_EXERCISE DESCRIPTION:_ Print the complete set of entries exactly.
________________________
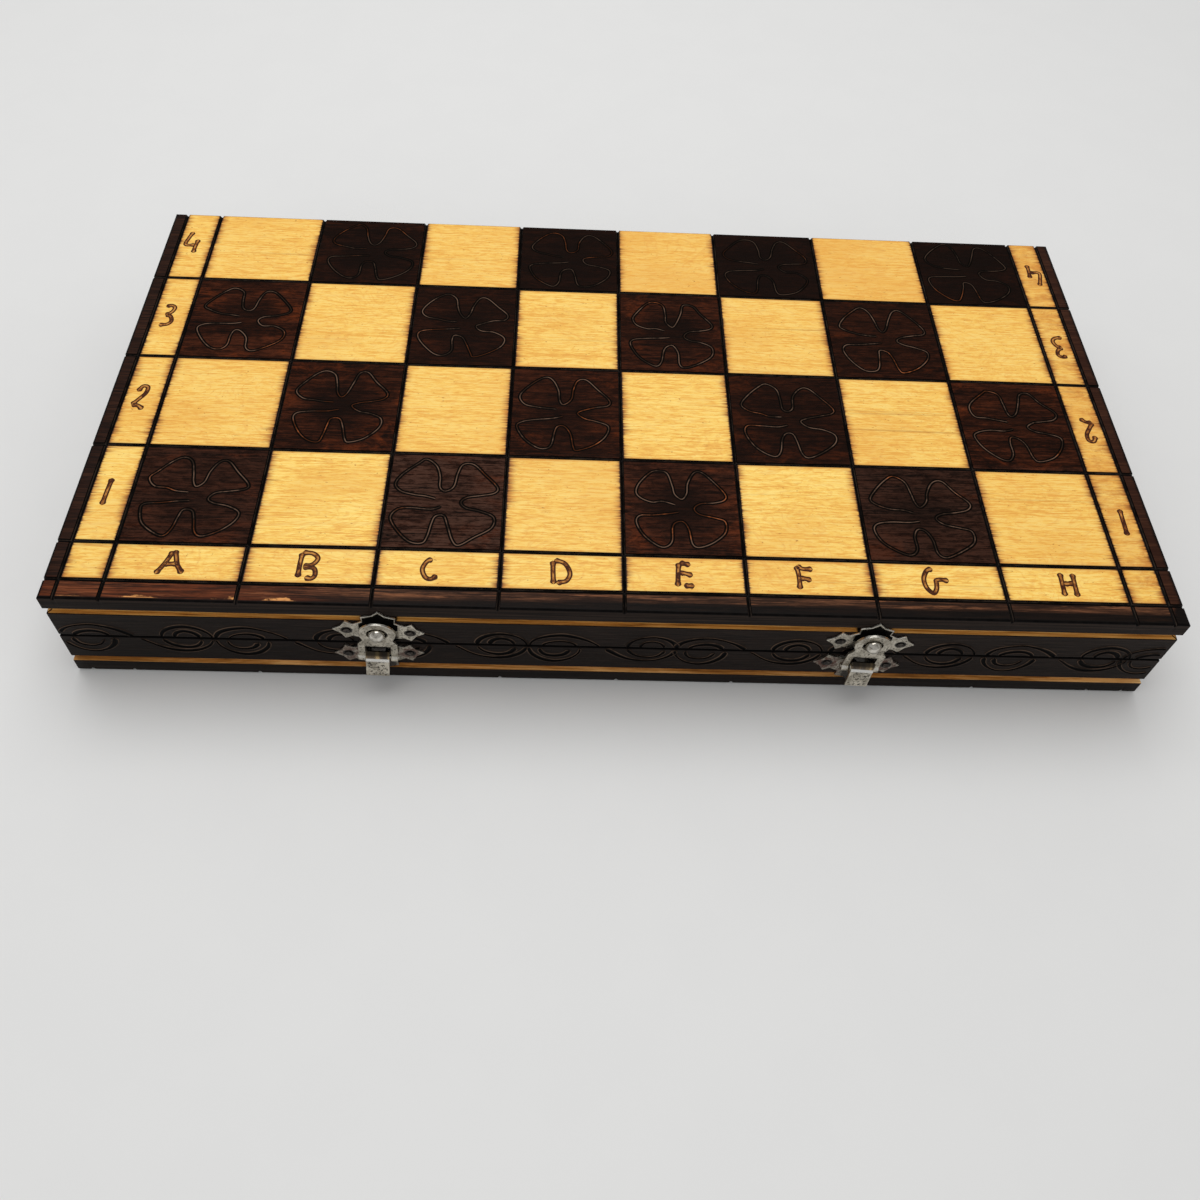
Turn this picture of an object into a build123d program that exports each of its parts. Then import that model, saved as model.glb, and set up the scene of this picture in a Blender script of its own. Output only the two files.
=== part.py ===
from build123d import *
from math import asin, atan2, cos, degrees, pi, radians, sin
import os

# Folding chess set: a shallow wooden case in two trays, hinged along the back, whose two large
# faces are the two halves of the playing board. Two toggle latches hold the front shut and the
# chessmen lie inside. Closed, it stands on its lower board, with +X to the right, +Y to the
# hinges and +Z up. The origin is the centre of the underside. Millimetres.

# Case
case_length = 400.0
case_depth = 200.0
panel_thickness = 7.2
tray_height = 25.4
seam_gap = 0.2
rail_thickness = 10.0
rebate_height = 3.4
rebate_depth = 1.8
arris = 0.8
seam_chamfer = 0.6

# Grid sawn by hand into the board: even pitch, and how far each cut strays from it
square_pitch = 45.0
squares_across = 8
side_border = 5.4
front_border = 7.6
letter_band = 15.6
file_cut_strays = (0.6, 1.8, 2.7, 1.1, -0.1, -1.4, -0.9, 1.2, 1.0)
row_cut_strays = (0.0, -1.7, -0.7, 0.2)
groove_width = 1.7
groove_depth = 1.0

# Butt hinges
hinge_spacing = 240.0
hinge_length = 32.0
knuckle_count = 3
knuckle_radius = 2.7
knuckle_gap = 0.15
hinge_pin_radius = 1.1
hinge_axis_outside = 0.35
leaf_thickness = 1.2
leaf_width = 8.6
mortise_clearance = 0.15

# Toggle latches, each set by hand a little out of true: heights are above or below the seam
latch_places = (-86.1, 89.4)
strike_height = 9.0
base_fall = 6.4
base_shift = (-1.0, -1.8)
strike_tilt = (3.6, 3.8)
base_tilt = (-2.2, 2.4)
latch_lean = (3.0, 5.0)
plate_thickness = 0.8
plate_tip = 16.2
plate_neck = (13.3, 2.3)
plate_spike = (11.6, 5.6)
plate_waist = (9.0, 3.9)
plate_body = (7.0, 4.4)
crown_neck = (5.7, 5.9)
crown_side = (6.1, 9.0)
crown_dip = (2.4, 10.2)
crown_tip = 13.0
crown_rim = 1.2
nail_spacing = 22.2
nail_hole_radius = 1.45
nail_radius = 1.2
nail_shank = 1.3
nail_length = 6.0
nail_head_rise = 0.25

# Ball stud and the ring that drops over it
ball_height = 11.6
ball_sides = 24
ball_rings = 5
ball_radius = 2.9
ball_neck_radius = 2.2
ball_seat_rim = 1.2
ball_neck_end = 3.7
ball_rise = 6.3
ring_play = 0.4
ring_radius = 6.5
ring_hole_radius = 3.7
link_thickness = 1.0
link_out = 2.9
link_neck = (5.4, 4.6)
link_shoulder_drop = 6.9
link_half_width = 7.0
window_half_width = 4.45
window_drop = 8.4
eye_radius = 1.5

# Lever, its ears and pivots: distance out from the case front, fall below the seam
pivot_out = 3.4
pivot_fall = 1.3
link_pivot_fall = 5.1
lever_half_width = 4.15
lever_sheet = 0.7
lever_nose_radius = 2.0
lever_nose_start = 68.0
lever_fold = (5.7, 2.9)
lever_tip = (7.2, 10.9)
cheek_radius = 1.4
ear_radius = 1.1
ear_thickness = 0.75
ear_gap = 0.2
ear_root = (2.7, 5.7)
latch_pin_radius = 0.6
running_clearance = 0.05
rivet_end = 0.3

# Chessmen, two rows of sixteen: height, then base and head radius as shares of the row's pitch
king_size = (84.0, 0.61, 0.32)
queen_size = (76.0, 0.57, 0.36)
bishop_size = (66.0, 0.53, 0.28)
knight_size = (58.0, 0.53, 0.40)
rook_size = (50.0, 0.53, 0.36)
pawn_size = (42.0, 0.47, 0.28)
knight_head_thickness = 12.0
men_in_row = 16
row_end_gap = 2.0
row_gap = 3.0
turned_sides = 10
rest_gap = 0.05

case_height = 2 * tray_height + seam_gap
half_length = case_length / 2
half_depth = case_depth / 2
seam_height = case_height / 2
inner_floor = panel_thickness
man_pitch = (case_length - 2 * rail_thickness - 2 * row_end_gap) / men_in_row
officer_row_y = rail_thickness + row_gap + king_size[0] / 2 - half_depth
pawn_row_y = officer_row_y + king_size[0] / 2 + row_gap + pawn_size[0] / 2


def write(name, shape):
    """Write one node: a solid, or a group of separate solids."""
    export_step(shape, "parts/" + name + ".step")
    print(name, len(shape.solids()), "solids")


def mirrored_up(shape):
    """The lid's copy of a lower tray piece, mirrored about the seam."""
    return shape.mirror(Plane.XY.offset(seam_height))


def board_panel():
    """Lower board with the playing grid sawn into its outer, downward face."""
    panel = Box(case_length, case_depth, panel_thickness, align=(Align.CENTER, Align.CENTER, Align.MIN))
    panel = chamfer(panel.faces().sort_by(Axis.Z)[0].edges(), arris)
    first_file = -squares_across * square_pitch / 2
    lines_x = [first_file + i * square_pitch + stray for i, stray in enumerate(file_cut_strays)]
    lines_x += [half_length - side_border, side_border - half_length]
    first_row = front_border + letter_band - half_depth
    lines_y = [first_row + i * square_pitch + stray for i, stray in enumerate(row_cut_strays)]
    lines_y.append(front_border - half_depth)
    vee = Polygon((-groove_width / 2, 0), (groove_width / 2, 0), (0, groove_depth), align=None)
    cuts = []
    for x in lines_x:
        cut = extrude(Plane.XZ * vee, case_depth / 2 + 1, both=True)
        cuts.append(Pos(x, 0, 0) * cut)
    for y in lines_y:
        cut = extrude(Plane.YZ * vee, case_length / 2 + 1, both=True)
        cuts.append(Pos(0, y, 0) * cut)
    return panel - cuts


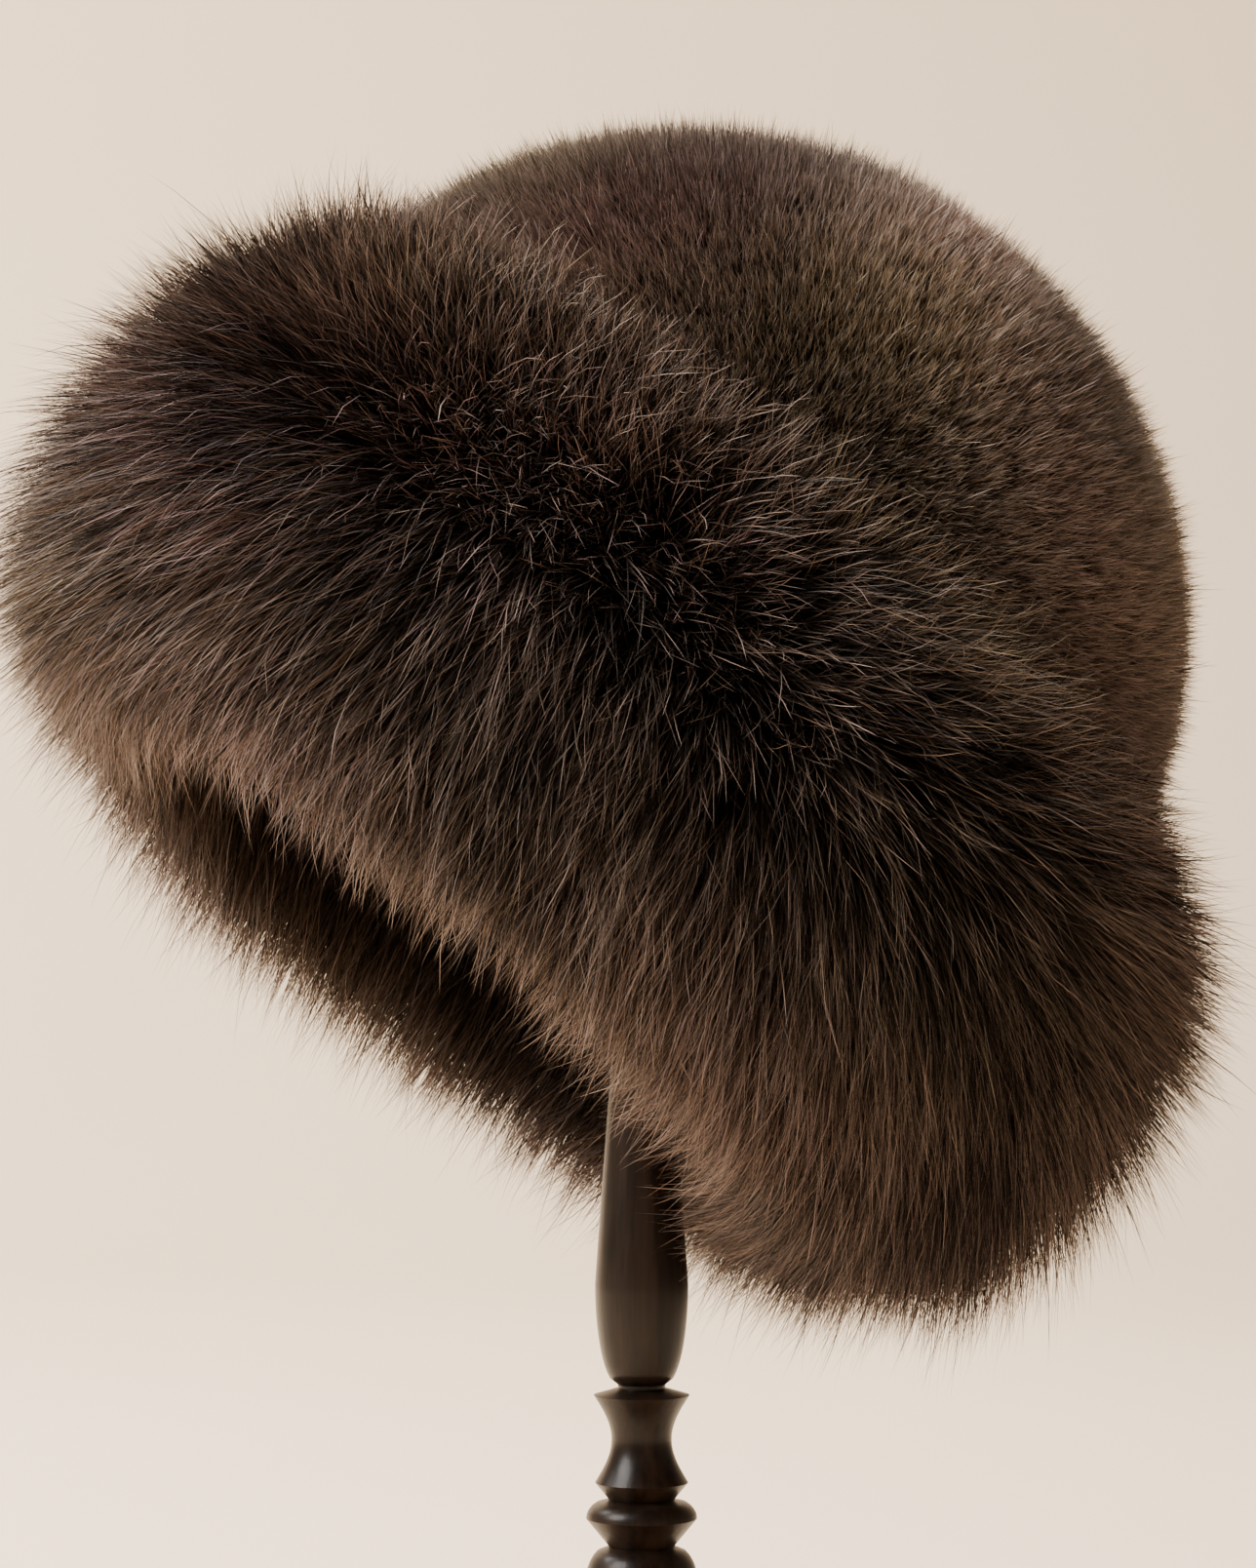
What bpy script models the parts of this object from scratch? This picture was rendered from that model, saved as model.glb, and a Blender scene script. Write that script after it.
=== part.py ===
________________________
_TASK RESPONSE:_
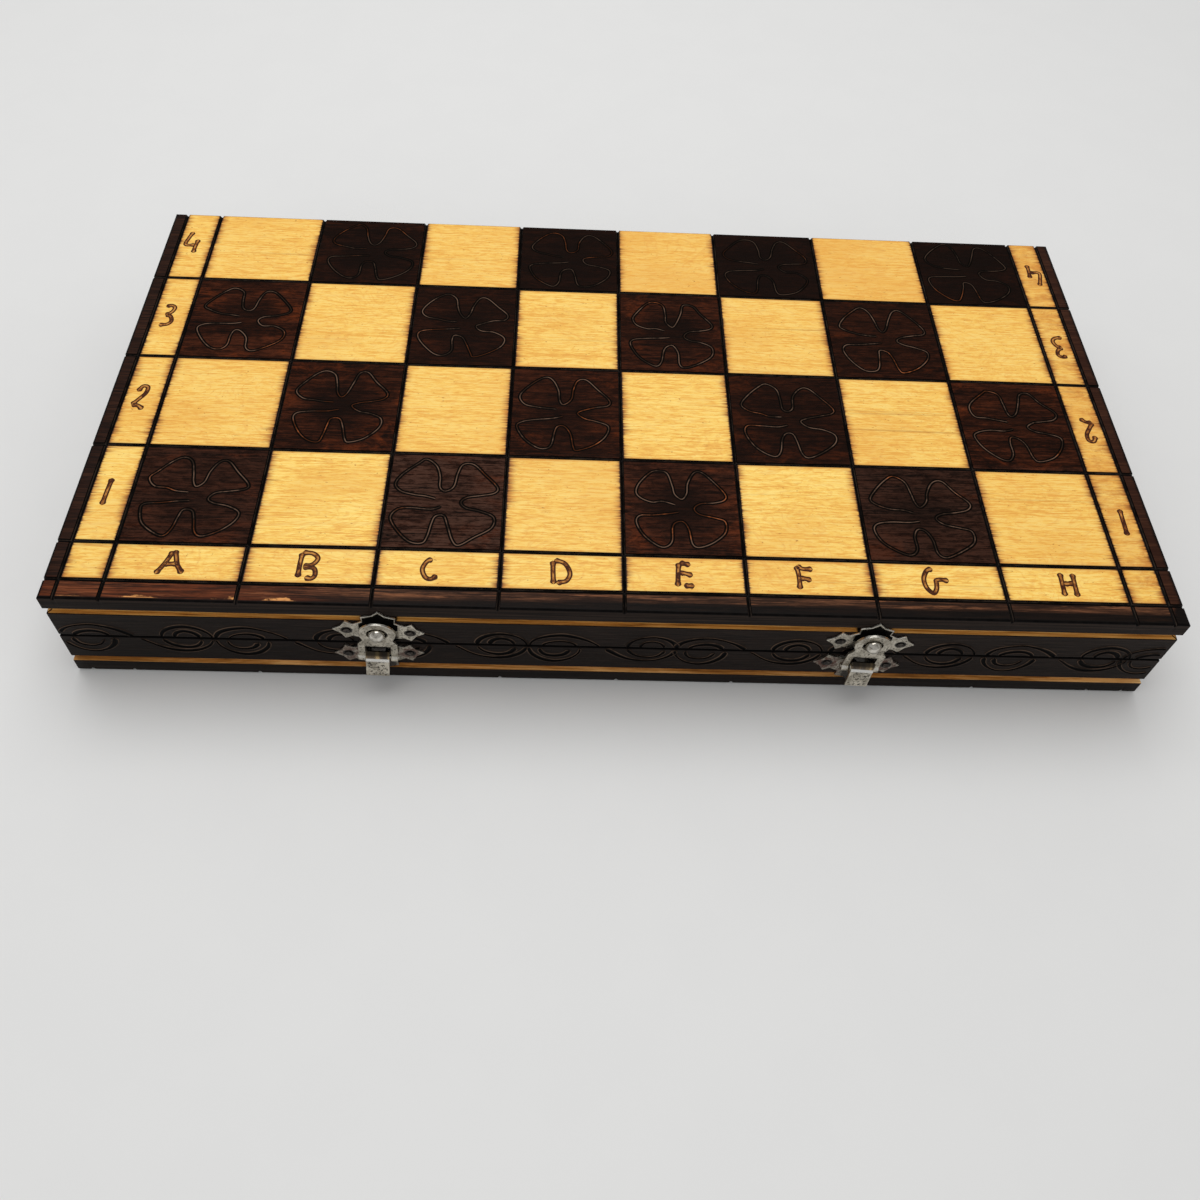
Turn this picture of an object into a build123d program that exports each of its parts. Then import that model, saved as model.glb, and set up the scene of this picture in a Blender script of its own. Output only the two files.
=== part.py ===
from build123d import *
from math import asin, atan2, cos, degrees, pi, radians, sin
import os

# Folding chess set: a shallow wooden case in two trays, hinged along the back, whose two large
# faces are the two halves of the playing board. Two toggle latches hold the front shut and the
# chessmen lie inside. Closed, it stands on its lower board, with +X to the right, +Y to the
# hinges and +Z up. The origin is the centre of the underside. Millimetres.

# Case
case_length = 400.0
case_depth = 200.0
panel_thickness = 7.2
tray_height = 25.4
seam_gap = 0.2
rail_thickness = 10.0
rebate_height = 3.4
rebate_depth = 1.8
arris = 0.8
seam_chamfer = 0.6

# Grid sawn by hand into the board: even pitch, and how far each cut strays from it
square_pitch = 45.0
squares_across = 8
side_border = 5.4
front_border = 7.6
letter_band = 15.6
file_cut_strays = (0.6, 1.8, 2.7, 1.1, -0.1, -1.4, -0.9, 1.2, 1.0)
row_cut_strays = (0.0, -1.7, -0.7, 0.2)
groove_width = 1.7
groove_depth = 1.0

# Butt hinges
hinge_spacing = 240.0
hinge_length = 32.0
knuckle_count = 3
knuckle_radius = 2.7
knuckle_gap = 0.15
hinge_pin_radius = 1.1
hinge_axis_outside = 0.35
leaf_thickness = 1.2
leaf_width = 8.6
mortise_clearance = 0.15

# Toggle latches, each set by hand a little out of true: heights are above or below the seam
latch_places = (-86.1, 89.4)
strike_height = 9.0
base_fall = 6.4
base_shift = (-1.0, -1.8)
strike_tilt = (3.6, 3.8)
base_tilt = (-2.2, 2.4)
latch_lean = (3.0, 5.0)
plate_thickness = 0.8
plate_tip = 16.2
plate_neck = (13.3, 2.3)
plate_spike = (11.6, 5.6)
plate_waist = (9.0, 3.9)
plate_body = (7.0, 4.4)
crown_neck = (5.7, 5.9)
crown_side = (6.1, 9.0)
crown_dip = (2.4, 10.2)
crown_tip = 13.0
crown_rim = 1.2
nail_spacing = 22.2
nail_hole_radius = 1.45
nail_radius = 1.2
nail_shank = 1.3
nail_length = 6.0
nail_head_rise = 0.25

# Ball stud and the ring that drops over it
ball_height = 11.6
ball_sides = 24
ball_rings = 5
ball_radius = 2.9
ball_neck_radius = 2.2
ball_seat_rim = 1.2
ball_neck_end = 3.7
ball_rise = 6.3
ring_play = 0.4
ring_radius = 6.5
ring_hole_radius = 3.7
link_thickness = 1.0
link_out = 2.9
link_neck = (5.4, 4.6)
link_shoulder_drop = 6.9
link_half_width = 7.0
window_half_width = 4.45
window_drop = 8.4
eye_radius = 1.5

# Lever, its ears and pivots: distance out from the case front, fall below the seam
pivot_out = 3.4
pivot_fall = 1.3
link_pivot_fall = 5.1
lever_half_width = 4.15
lever_sheet = 0.7
lever_nose_radius = 2.0
lever_nose_start = 68.0
lever_fold = (5.7, 2.9)
lever_tip = (7.2, 10.9)
cheek_radius = 1.4
ear_radius = 1.1
ear_thickness = 0.75
ear_gap = 0.2
ear_root = (2.7, 5.7)
latch_pin_radius = 0.6
running_clearance = 0.05
rivet_end = 0.3

# Chessmen, two rows of sixteen: height, then base and head radius as shares of the row's pitch
king_size = (84.0, 0.61, 0.32)
queen_size = (76.0, 0.57, 0.36)
bishop_size = (66.0, 0.53, 0.28)
knight_size = (58.0, 0.53, 0.40)
rook_size = (50.0, 0.53, 0.36)
pawn_size = (42.0, 0.47, 0.28)
knight_head_thickness = 12.0
men_in_row = 16
row_end_gap = 2.0
row_gap = 3.0
turned_sides = 10
rest_gap = 0.05

case_height = 2 * tray_height + seam_gap
half_length = case_length / 2
half_depth = case_depth / 2
seam_height = case_height / 2
inner_floor = panel_thickness
man_pitch = (case_length - 2 * rail_thickness - 2 * row_end_gap) / men_in_row
officer_row_y = rail_thickness + row_gap + king_size[0] / 2 - half_depth
pawn_row_y = officer_row_y + king_size[0] / 2 + row_gap + pawn_size[0] / 2


def write(name, shape):
    """Write one node: a solid, or a group of separate solids."""
    export_step(shape, "parts/" + name + ".step")
    print(name, len(shape.solids()), "solids")


def mirrored_up(shape):
    """The lid's copy of a lower tray piece, mirrored about the seam."""
    return shape.mirror(Plane.XY.offset(seam_height))


def board_panel():
    """Lower board with the playing grid sawn into its outer, downward face."""
    panel = Box(case_length, case_depth, panel_thickness, align=(Align.CENTER, Align.CENTER, Align.MIN))
    panel = chamfer(panel.faces().sort_by(Axis.Z)[0].edges(), arris)
    first_file = -squares_across * square_pitch / 2
    lines_x = [first_file + i * square_pitch + stray for i, stray in enumerate(file_cut_strays)]
    lines_x += [half_length - side_border, side_border - half_length]
    first_row = front_border + letter_band - half_depth
    lines_y = [first_row + i * square_pitch + stray for i, stray in enumerate(row_cut_strays)]
    lines_y.append(front_border - half_depth)
    vee = Polygon((-groove_width / 2, 0), (groove_width / 2, 0), (0, groove_depth), align=None)
    cuts = []
    for x in lines_x:
        cut = extrude(Plane.XZ * vee, case_depth / 2 + 1, both=True)
        cuts.append(Pos(x, 0, 0) * cut)
    for y in lines_y:
        cut = extrude(Plane.YZ * vee, case_length / 2 + 1, both=True)
        cuts.append(Pos(0, y, 0) * cut)
    return panel - cuts


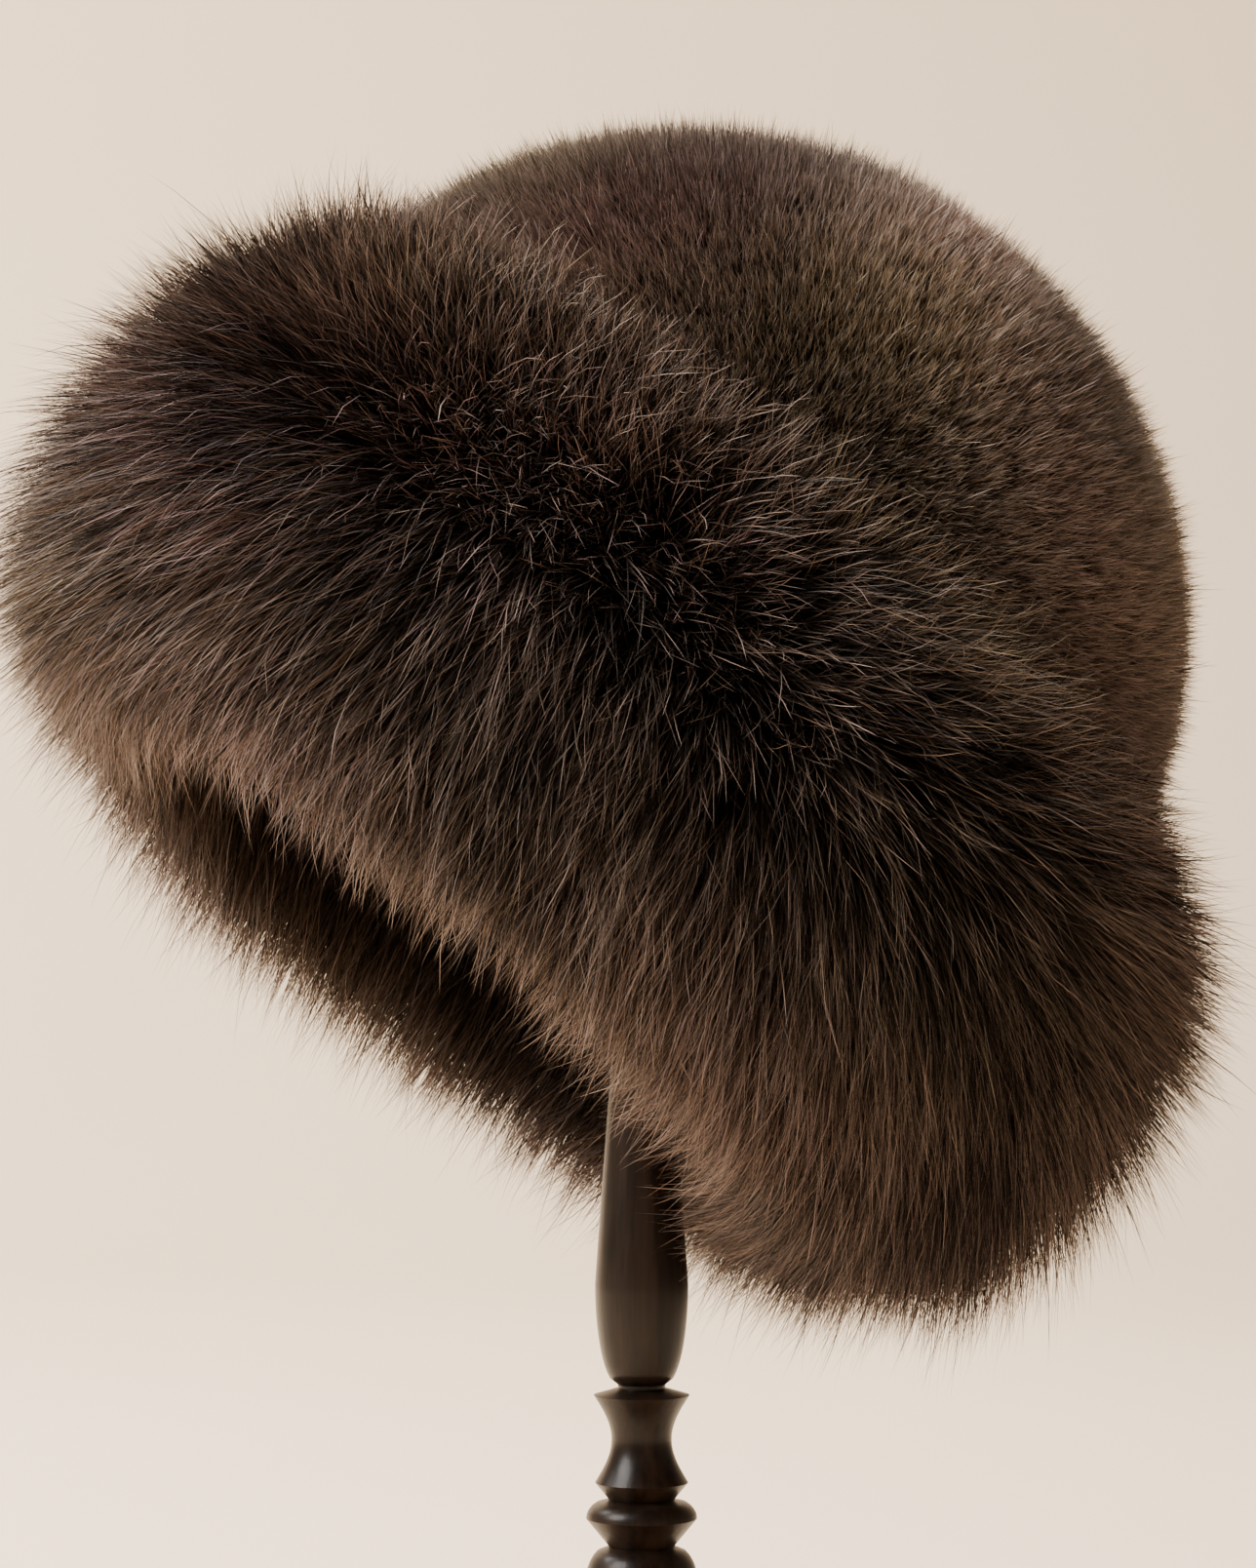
What bpy script models the parts of this object from scratch? This picture was rendered from that model, saved as model.glb, and a Blender scene script. Write that script after it.
=== part.py ===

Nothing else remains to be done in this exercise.